Deploying AI-powered backup builds resilience

As agentic threats increasingly outpace human defenses, AI-driven systems are no longer optional; they are essential. Continuous AI monitoring detects anomalous data activity in real time, identifying, isolating and neutralizing ransomware before it can cause irreparable damage. Unlike static, legacy tools, AI agents dynamically assess recovery options and reallocate resources during a crisis, accelerating the path to restored operations. They also validate backup integrity, ensuring data remains untainted and trustworthy. In an era of relentless, evolving threats, AI-powered backup and recovery capabilities are the foundation upon which agencies must build their path to a trusted, resilient state.

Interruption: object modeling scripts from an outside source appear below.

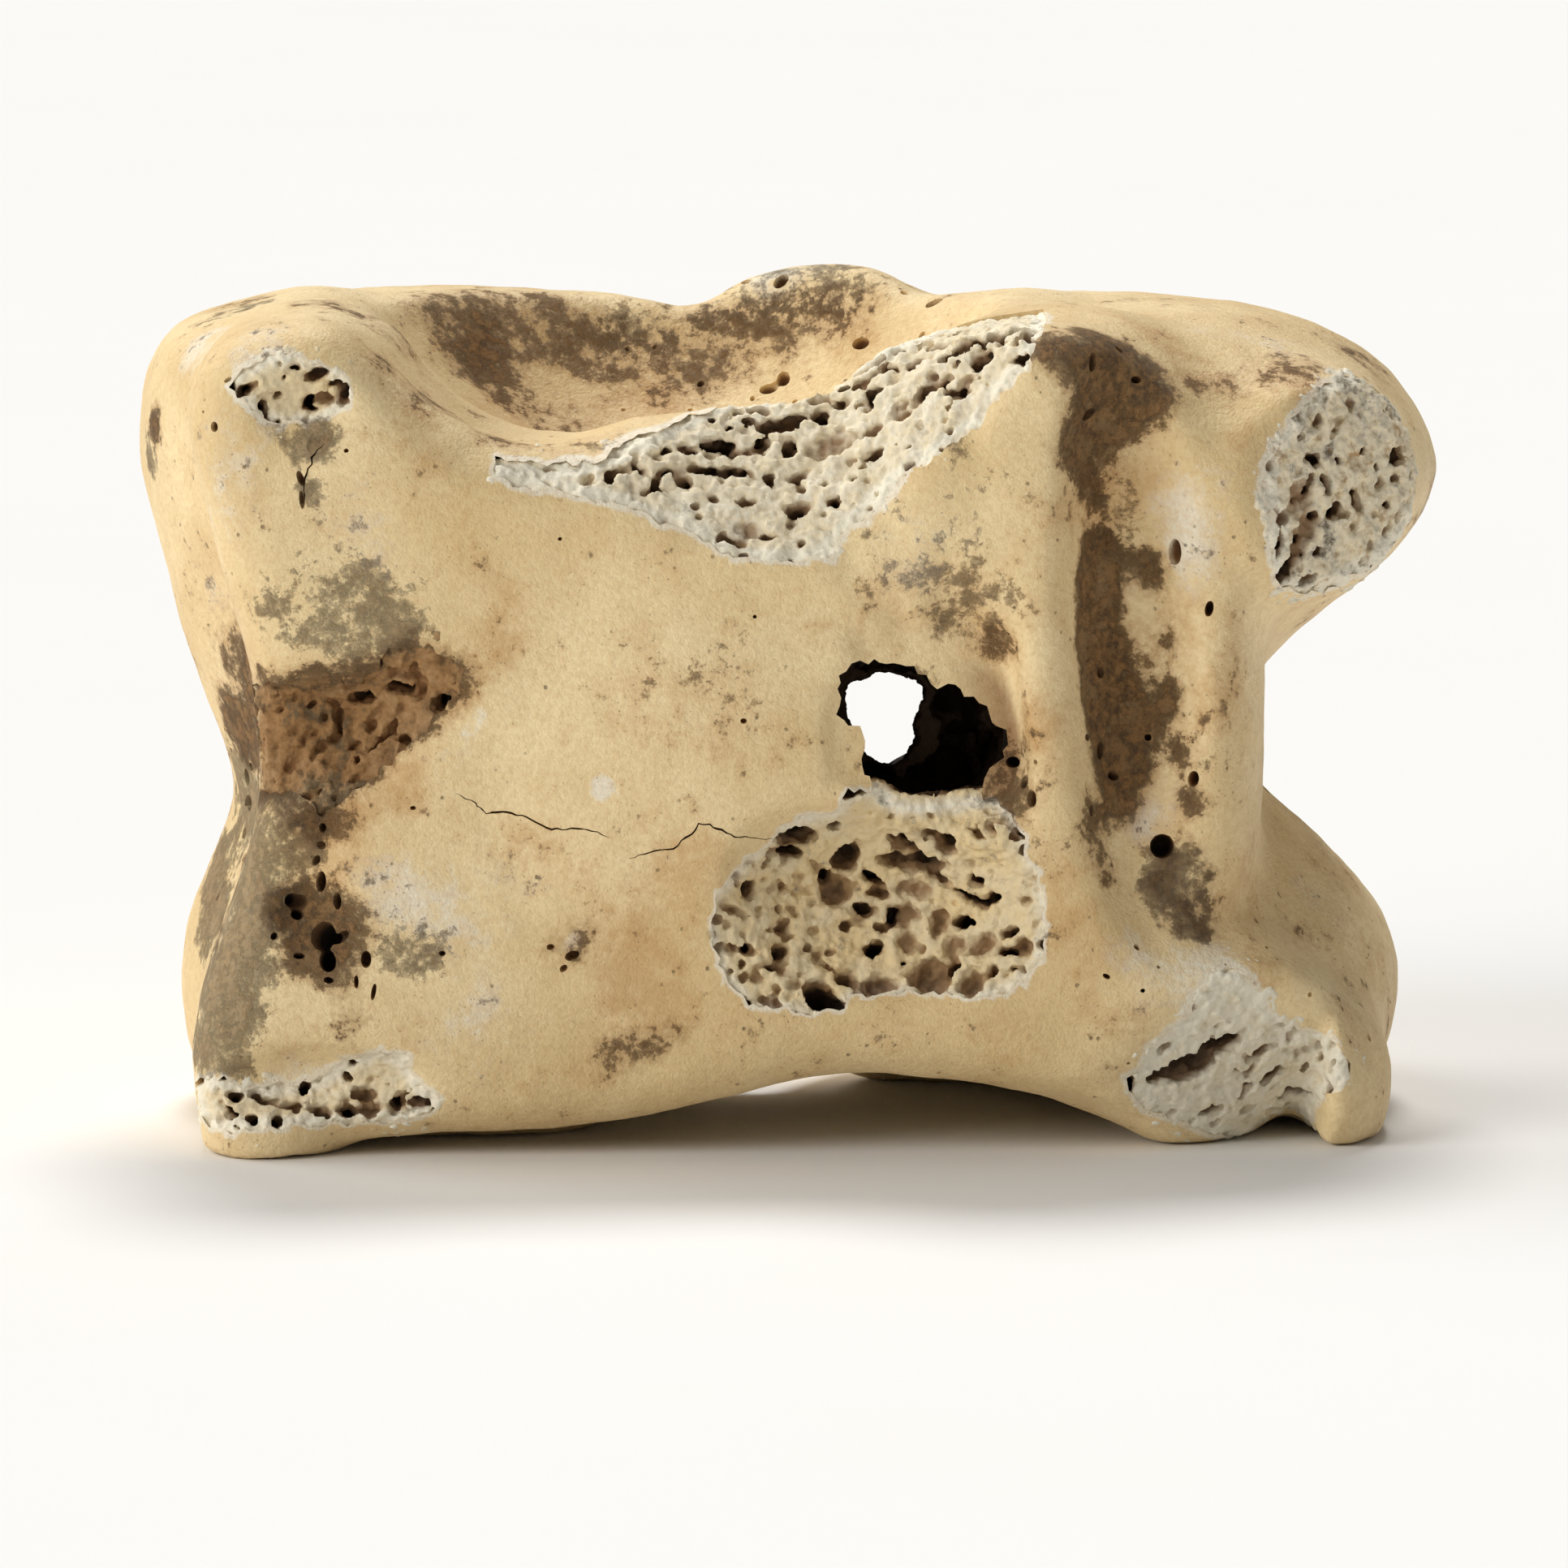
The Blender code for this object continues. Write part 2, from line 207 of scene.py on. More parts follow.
# Pores given one by one: (across, up, half length, half width, lean in degrees, depth).
SHOULDER_PORES = (
    (-2.76, 16.63, 0.13, 0.11, 0, 0.5), (-2.25, 16.6, 0.17, 0.13, 0, 0.5),
    (-1.55, 16.77, 0.42, 0.13, 10, 0.6), (-1.27, 16.57, 0.21, 0.11, 10, 0.4),
    (-0.67, 17.59, 0.21, 0.1, 15, 0.5), (-0.2, 17.22, 0.51, 0.19, 22, 0.8),
    (0.73, 17.41, 0.21, 0.19, 80, 0.6), (-1.83, 16.16, 0.42, 0.1, -5, 0.4),
    (-1.18, 16.12, 0.33, 0.15, 0, 0.35), (0.03, 16.68, 0.28, 0.19, 80, 0.35),
    (0.22, 15.98, 0.19, 0.11, 30, 0.3), (1.89, 16.49, 0.28, 0.11, 20, 0.3),
    (0.96, 16.73, 0.56, 0.28, 20, 0.25), (1.84, 17.89, 0.21, 0.15, 80, 0.4),
    (2.16, 18.47, 0.33, 0.09, 8, 0.35), (2.81, 18.62, 0.23, 0.11, 10, 0.4),
    (2.65, 18.92, 0.13, 0.08, 0, 0.4), (3.32, 19.29, 0.13, 0.08, 20, 0.4),
    (3.6, 19.11, 0.13, 0.09, 0, 0.3), (4.09, 19.15, 0.26, 0.17, 15, 0.6),
    (4.81, 19.31, 0.37, 0.13, 15, 0.6), (3.83, 19.48, 0.19, 0.07, 15, 0.4),
    (4.53, 18.83, 0.13, 0.13, 0, 0.5), (4.3, 18.53, 0.11, 0.09, 0, 0.4),
    (3.05, 18.01, 0.15, 0.13, 30, 0.5), (5.32, 18.69, 0.15, 0.09, 0, 0.4),
    (0.63, 17.85, 0.17, 0.13, 60, 0.3), (0.12, 17.8, 0.19, 0.11, 30, 0.35),
    (-0.44, 15.98, 0.15, 0.13, 70, 0.3), (1.05, 15.41, 0.17, 0.13, 0, 0.8),
    (-0.44, 14.62, 0.23, 0.08, 5, 0.4), (-0.9, 14.81, 0.37, 0.21, 10, 0.25),
    (-1.27, 14.53, 0.37, 0.13, -10, 0.3), (0.22, 15.23, 0.3, 0.17, 15, 0.35),
    (-0.9, 15.42, 0.23, 0.13, 10, 0.25), (-4.11, 15.98, 0.19, 0.11, 80, 0.3),
    (-3.41, 16.26, 0.19, 0.09, -20, 0.3), (-3.04, 15.84, 0.21, 0.13, 70, 0.35),
    (-2.39, 15.93, 0.23, 0.17, 0, 0.25), (-0.53, 16.77, 0.23, 0.13, 30, 0.25),
    (1.89, 17.05, 0.28, 0.13, 30, 0.2), (2.54, 17.43, 0.23, 0.15, 0, 0.2),
    (3.46, 18.17, 0.28, 0.13, 20, 0.2), (3.93, 17.89, 0.23, 0.11, 20, 0.2),
    (-4.62, 15.93, 0.21, 0.09, 60, 0.15), (-5.45, 16.21, 0.23, 0.07, -20, 0.15),
    (-5.5, 15.84, 0.14, 0.09, 0, 0.15),
)
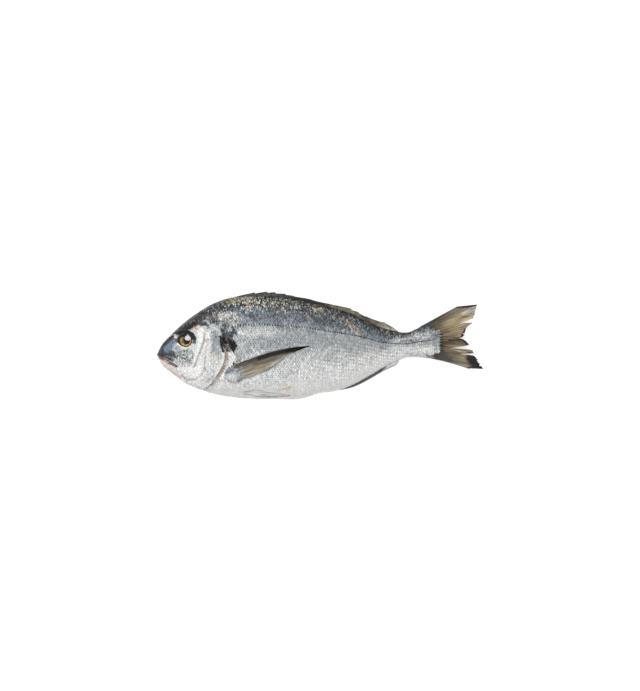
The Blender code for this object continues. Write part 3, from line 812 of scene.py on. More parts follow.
caudalFin = {
    "rootX": 243.0, "rays": 25, "fraySeed": 3, "columns": 460, "rows": 64,
    # share across the fin from its top edge, y at the root, then x and y of the tip; the tears run in
    "tips": [
        (0.00, 17.2, 277.0, 35.8), (0.06, 16.2, 296.0, 37.8), (0.09, 15.2, 294.8, 35.6),
        (0.16, 13.0, 294.6, 32.0), (0.24, 10.4, 291.8, 24.8),
        (0.28, 9.2, 278.5, 19.8), (0.32, 8.0, 291.6, 21.1),
        (0.36, 7.0, 285.0, 15.2), (0.44, 4.8, 283.4, 7.8), (0.47, 4.0, 279.0, 6.6),
        (0.50, 3.2, 283.0, 5.6), (0.58, 1.0, 289.0, 0.0), (0.61, 0.2, 268.0, -3.0),
        (0.65, -1.0, 290.8, -4.1), (0.70, -2.4, 293.6, -7.6), (0.73, -3.2, 280.0, -8.1),
        (0.77, -4.2, 294.1, -9.8), (0.86, -6.6, 297.2, -16.4), (0.94, -9.0, 300.9, -21.8),
        (1.00, -10.6, 287.0, -21.6),
    ],
    "marks": {
        "ink": [
            ([(276.0, 35.3), (286.0, 35.6), (292.0, 36.6), (296.0, 37.6)], 0.9, 0.9, 1.0),
            ([(285.4, 14.4), (283.6, 11.6), (282.0, 8.4)], 1.3, 1.6, 0.95),
            ([(280.6, 6.0), (283.6, 4.4), (286.4, 2.2)], 1.5, 1.6, 0.95),
            ([(270.0, 4.4), (280.0, 5.2)], 0.9, 1.6, 0.75),
            ([(262.0, 3.0), (275.0, 2.4)], 0.6, 1.2, 0.6),
            ([(262.5, 7.6), (277.0, 9.2)], 0.5, 1.2, 0.55),
            ([(261.5, -0.6), (268.0, -1.6)], 0.8, 1.4, 0.7),
            ([(285.0, 0.6), (289.0, -0.4)], 0.5, 0.8, 0.8),
            ([(288.0, -6.9), (293.6, -7.6)], 0.5, 0.8, 0.95),
            ([(289.4, -11.4), (291.6, -15.6), (294.4, -20.4)], 4.2, 7.0, 0.85),
            ([(292.4, -10.8), (294.6, -14.8), (297.6, -19.4)], 2.4, 5.0, 0.95),
            ([(261.0, -6.6), (266.0, -10.0), (271.0, -13.4)], 2.2, 5.0, 0.35),
            ([(293.6, -9.8), (295.8, -15.0), (299.6, -21.4)], 3.4, 3.4, 1.0),
            ([(288.0, -21.4), (294.0, -22.0), (300.9, -22.2)], 1.1, 1.0, 1.0),
        ],
        "slate": [
            ([(236.0, 12.6), (242.0, 16.0), (250.0, 20.0)], 2.8, 2.4, 0.95),
            ([(247.0, 19.4), (256.0, 24.6), (268.0, 31.4)], 0.8, 1.2, 0.7),
            ([(258.0, -11.0), (264.0, -12.0), (271.0, -14.0)], 2.0, 7.0, 0.5),
            ([(261.0, -5.0), (268.0, -9.0)], 2.4, 5.0, 0.5),
            ([(288.0, 29.4), (292.6, 28.6)], 0.9, 1.6, 0.5),
            ([(289.0, 33.0), (294.6, 34.0)], 0.5, 1.0, 0.5),
            ([(290.0, 31.4), (295.0, 31.0)], 0.4, 0.8, 0.4),
        ],
        "steel": [
            ([(260.2, -5.6), (260.2, 12.4)], 1.8, 0.8, 1.0),
            ([(253.0, -3.0), (253.0, 10.6)], 4.6, 1.0, 1.0),
            ([(248.0, -3.0), (248.0, 11.6)], 4.4, 1.0, 1.0),
            ([(289.4, 33.4), (293.0, 31.0), (290.4, 27.4)], 2.6, 5.0, 0.5),
            ([(246.0, -10.8), (254.0, -11.0)], 1.6, 8.0, 0.8),
        ],
        "pearl": [
            ([(271.0, -4.0), (280.0, -5.2)], 0.5, 1.2, 0.3),
            ([(284.0, 28.4), (289.0, 30.6), (293.0, 33.6)], 2.2, 5.0, 0.5),
        ],
    },
    "ramp": [
        (0.00, (0.040, 0.036, 0.032)), (0.05, (0.095, 0.08, 0.055)), (0.12, (0.175, 0.142, 0.085)),
        (0.24, (0.190, 0.150, 0.085)), (0.31, (0.135, 0.105, 0.06)), (0.40, (0.115, 0.085, 0.05)),
        (0.47, (0.060, 0.042, 0.026)), (0.58, (0.055, 0.040, 0.024)), (0.66, (0.095, 0.075, 0.042)),
        (0.75, (0.090, 0.071, 0.045)), (0.86, (0.11, 0.090, 0.058)), (1.00, (0.075, 0.070, 0.062)),
    ],
    # the lobes hang at slightly different heights, so each tear shows as a step too
    "lobes": [
        (0, 0.2), (0.27, 0.9), (0.29, -0.2), (0.46, 0.3), (0.48, -0.5), (0.60, -0.2), (0.62, 0.7),
        (0.72, 0.6), (0.74, -0.5), (1, 0.0),
    ],
    "rayTint": (0.20, 0.17, 0.11), "clearMost": 0.0, "rootShade": 0.62, "tipShade": 1.75, "streaks": 60.0,
}

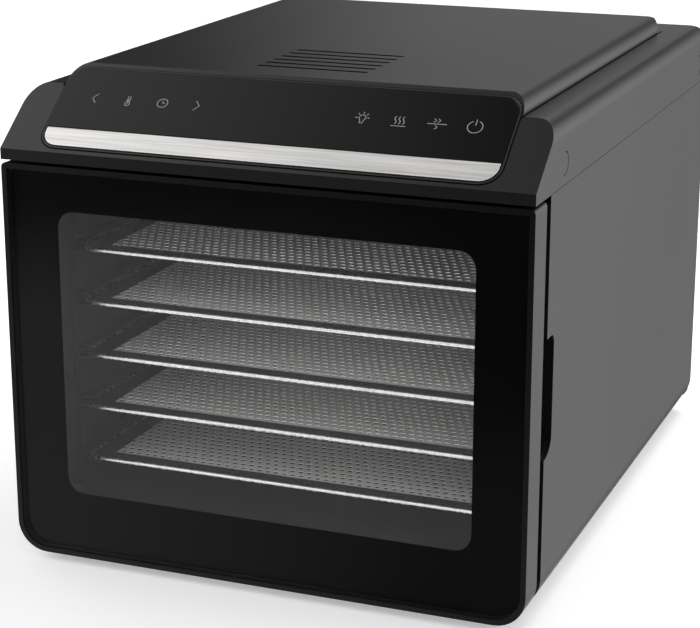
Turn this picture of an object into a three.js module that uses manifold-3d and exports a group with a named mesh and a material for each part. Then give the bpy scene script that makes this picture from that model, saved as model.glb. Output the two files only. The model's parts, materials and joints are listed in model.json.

However, defense agencies’ reliance on antiquated infrastructure has made the cyber domain a critical vulnerability. In this environment, immutable backups act as a secure, Write-Once-Read-Many (WORM)-compliant vault. They offer a specific point-in-time recovery, but they are only effective if paired with segmented, zero trust architectures that prevent attackers from breaching the broader network, compromising the management plane, or corrupting backups before they are locked.

Ensuring immutable resilience in a compromised network

Adversaries have already breached the network. The imperative now is ensuring mission-critical data is validated through sources the adversary cannot reach or manipulate. Without out-of-band verification, defense agencies are operating blind.

In the age of agentic warfare, leaders must accept that breaches are inevitable and build accordingly. Immutable resilience is not a contingency plan. It should be the strategy that ensures the mission continues.

Travis Rosiek is public sector chief technology officer at Rubrik.

The views expressed in this article are those of the author and do not necessarily reflect the official policy or position of Rubrik. These views are for informational purposes only and do not constitute business or legal advice. Organizations should consult with legal and compliance professionals to ensure their cybersecurity strategies meet all applicable federal, state and international requirements.